Zhaikmunai sees Corporate Social Responsibility as an important indicator of non-financial risk and is constantly developing internal best practices to improve its standards. This is an important standalone part of Zhaikmunai’s strategy while it is also complementary to all of the other strategic initiatives. Sustainable development will remain a priority in 2013 and onwards.
Focus on Delivering Shareholder Value
Zhaikmunai’s strategy is centred on a balanced approach to investment in growth. This entails both a prudent cash management policy and returns to shareholders.
Zhaikmunai is in strong financial position: both revenue and EBITDA more than doubling in 2012 compared to 2011. For the next 5 years, its capital expenditure (CAPEX) programme can be fully funded from its operational cash flow. In addition, it intends on hedging all the non-scalable CAPEX components against oil price fluctuations. Finally, it wishes to keep its Net Debt to EBITDA ratio of 1.5 X objective in addition to a healthy cash position in order to mitigate any volatility in the oil price.
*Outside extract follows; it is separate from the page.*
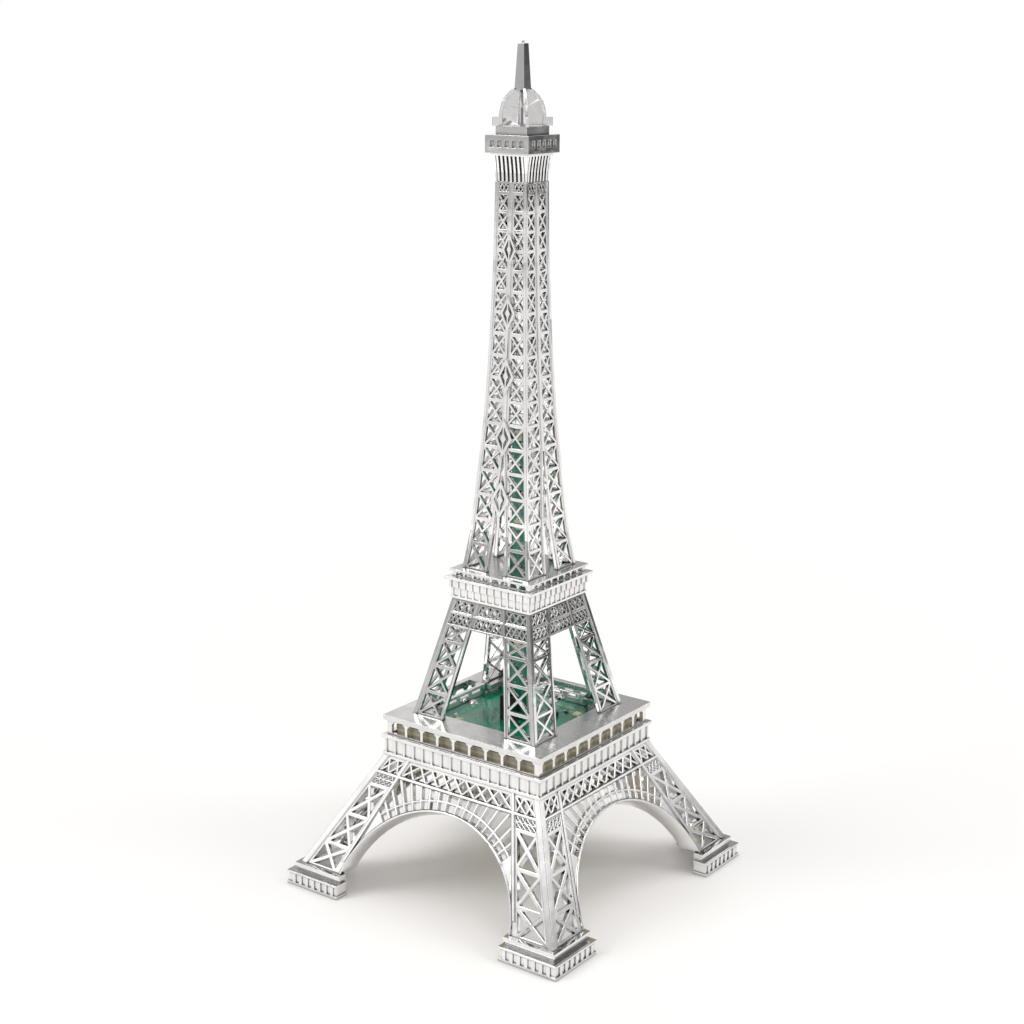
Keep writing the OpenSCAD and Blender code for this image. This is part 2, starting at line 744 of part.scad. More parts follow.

Zhaikmunai’s progressive dividend policy was adopted in 2012. This will be pursued over the coming years, assuming it doesn’t impact its cash balance or growth strategy in a fluctuating oil price environment. Zhaikmunai has also started implementing a GDR (Global Depositary Receipt) buy-back programme in 2013. Finally, Zhaikmunai will continue to consider options for an alternative listing.